Schon and O’Konis are classically trained musicians who tell the story of their relationship from inception to marriage through songs such as Our Wedding Venue Burned Down. The distinctive nature of their genderqueer relationship is summed up in People Think We’re Straight.
“With Eric and me, it’s pretty obvious if we’re holding hands that we’re gay,” says Grace. “Marnina and Micah present as heteronormative. We were both at their wedding earlier this year and when family members gave speeches they used correct pronouns, which was a big milestone for them.”
The show sees the funny side of all this. “They quote a line from a New York Times interview that says there’s nothing they can’t sing and laugh their way through – and that’s really true,” says Michaud. “Rather than fighting, they’ll sit down and write a song. They’ll harness those feelings and create something out of it.”
“They’re probably like us in that it’s almost easier to create an hour-long show to express how you feel than say it directly,” says Grace, who is also creating a new standup show every afternoon in 27 Hours. “There’s a heightened comedic sensibility to their show but there’s not a ton of artifice.”
Michaud agrees: “They seem unshakable as a couple, which is inspiring.” Grace quips back: “They have a joie de vivre that, as middle-aged men, we do not share.”
‘We go to each other for solace’
If you want to know what love at first sight feels like, just ask Abigail and Shaun Bengson. Eighteen years ago, Abigail was invited to join Shaun’s band. Straight away they wrote a song. Three weeks later they were married.
“Since then it’s all been making art together,” says Shaun, arriving in Edinburgh from the US with his parents and two children. Having met through music, they find it impossible to distinguish between their creative life and any other aspect of their relationship. “We were fired in the kiln of being musicians,” says Abigail. “We go to each other for solace.”

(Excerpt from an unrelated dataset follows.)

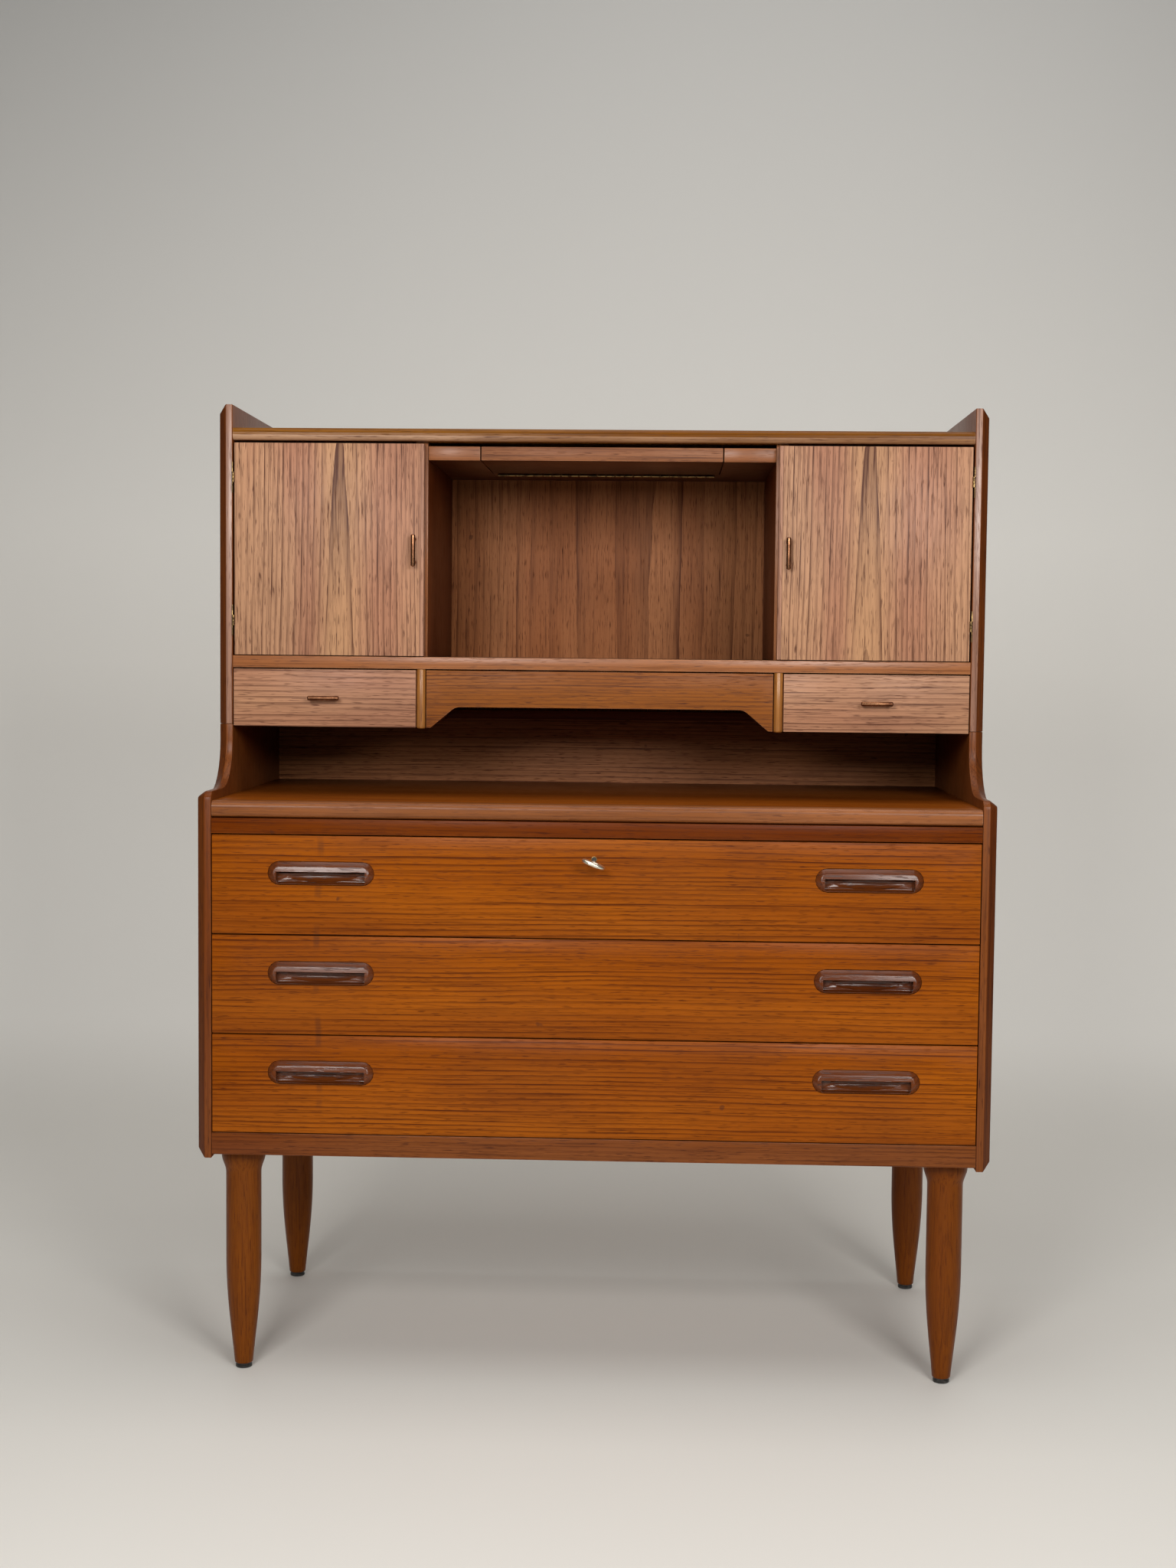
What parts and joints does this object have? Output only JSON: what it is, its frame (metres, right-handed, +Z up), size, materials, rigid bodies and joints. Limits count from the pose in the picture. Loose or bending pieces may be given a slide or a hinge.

Their show, Ohio, a music-theatre hybrid, is autobiographical in a way that both find exposing. It is about Shaun’s inherited degenerative hearing loss, their movement away from religion and their coming to terms with mortality. They call it an “ecstatic grief concert”.
“The stage is where I feel the most unmasked and the most free,” says Abigail. “It is a vulnerable place to be but it’s also a place of power. Shaun and I are both disabled and our situations are degenerative. We’ve thought of it as a bummer, but mostly because it’s new and scary. We’re making this to get less afraid and more free about what it means to be a person moving into disability.”
A few days in, the couple have tackled their fringe debut with characteristic enthusiasm. “It’s been gorgeous,” they say. “We’re entering the review maelstrom so we’re holding each other close: as autistic folks we’re used to being misunderstood and underestimated. What matters most is what happens in the room, which is when we feel most joyful.”
‘We’ve been too exhausted to talk to each other’
They met through comedy, working together on student sketches at the University of Bristol, and when lockdown put everything on hold, Ada Player and Bron Waugh simply carried on improvising. With a relationship like that, it is little wonder that their debut fringe show, Ada and Bron: The Origin of Love, is a compendium of offbeat skits on a theme of intimacy.
“They’re characters we’ve been improvising since university and they all ended up being doomed romances and weird couples,” says Waugh, whose work on television with Player includes the short Channel 4 comedy Peaked. “We’ve taken tiny nuggets of our relationship, timesed them by 10 and made them into these cartoonish love stories,” says Player.
How is their work/life balance? “You can make rules about not talking about the show in the evening, but sometimes it’s fun to do that,” she says. “It’s a constant back and forth. But it has made our stress around the show low, because if it’s our whole life, everything has to feel fun, light and energetic.”
Waugh looks uncertain about that, but stressful or not, working from home has given The Origin of Love its distinctive quality. “We made the show in this closed space,” says Player. And even the costumes reflect the lockdown theme. “The whole show is done in our pants and vest tops,” says Waugh, although pianist Ed Lyness will be in a tux. “That would normally be something we’d be shy about, but because we’ve made the show in our bedrooms, we’ve not thought about what it would feel like in front of people.”
Are there any tensions between Ada and Bron after their opening gigs? “Our show is at 11pm so resetting our body clocks means we’ve been too exhausted to talk to each other, let alone fight,” says Waugh. “Once we have settled into a rhythm we will have more energy to have a proper domestic,” says Player. “Honestly, can’t wait!”
• The Fit Prince … is at Pleasance Courtyard until 25 August. Imago is at Assembly Roxy until 24 August. Couplet: Honey Honey Moon Moon is at Assembly Rooms until 24 August. Ohio is at Assembly Roxy until 24 August. Ada and Bron: The Origin of Love is at Pleasance Courtyard until 24 August.